Однако, несмотря на окончательную невозможность, писатель постоянно стремился в меру отпущенных ему сил проникать в область "фантастического", концов и начал "видимо-текущего". Его не удовлетворяла система околонатуралистического искусства, ограничивающегося внешнеправдивым отображением актуально-поверхностных процессов жизни, "не видящего дальше носу" и с тем привлекающего массового читателя. Точное фотографическое запечатление узнаваемых современниками событий и психологических состояний делает этот художественный метод доступным для восприятия и понимания многих. Но оборотная сторона такого реализма - нечувствие к глубинным причинам и возможным последствиям текущих явлений, что делает подобный взгляд на действительность фантастическим - но уже не по видимости, а по существу. "Реализм, ограничивающийся кончиком своего носа, - выражает авторское понимание подобных эстетических вопросов один из героев "Подростка", - опаснее самой безумной фантастичности, потому что он слеп" (II, 8, 273).

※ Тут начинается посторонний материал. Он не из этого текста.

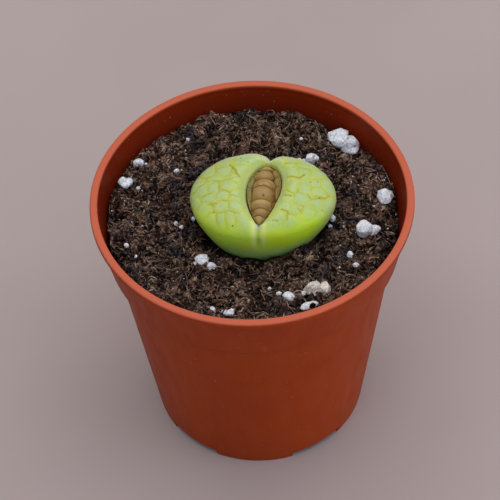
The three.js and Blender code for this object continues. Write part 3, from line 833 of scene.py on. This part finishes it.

Размышления писателя о "фантастическом реализме" прямо соотносятся в его произведениях с неразрывной взаимосвязью в изображении людей, идей, событий, поступков. "Фантастичность" его "реализма в высшем смысле" заключается в том, что он не столько показывает знакомую по наглядке видимо-текущую жизнь человеческой души, сколько раскрывает ее корневые истоки. Эти онтологические глубины, воплощаемые в его героях, фантастичны постольку, поскольку они, как "концы" и "начала" социальной действительности, невидимы, подобно корням дерева, на психологической поверхности. И.С. Тургенев считал, что писатель "должен быть психологом, но тайным: он должен знать и чувствовать корни явлений, но представлять только самые явления - в их расцвете и увядании". (Тургенев И.С. Собр. соч. и писем в 30 т. Письма. Т. 4. М., 1982, с. 135). Достоевский же поступает противоположным образом и становится "явным" психологом (а точнее пневматологом), снимает оболочку обыденности со своих героев и воплощает их сущностные духовные свойства, обнажает корни явлений, предопределяющие не только расцвет и увядание, но и само русло развития, направление и судьбу.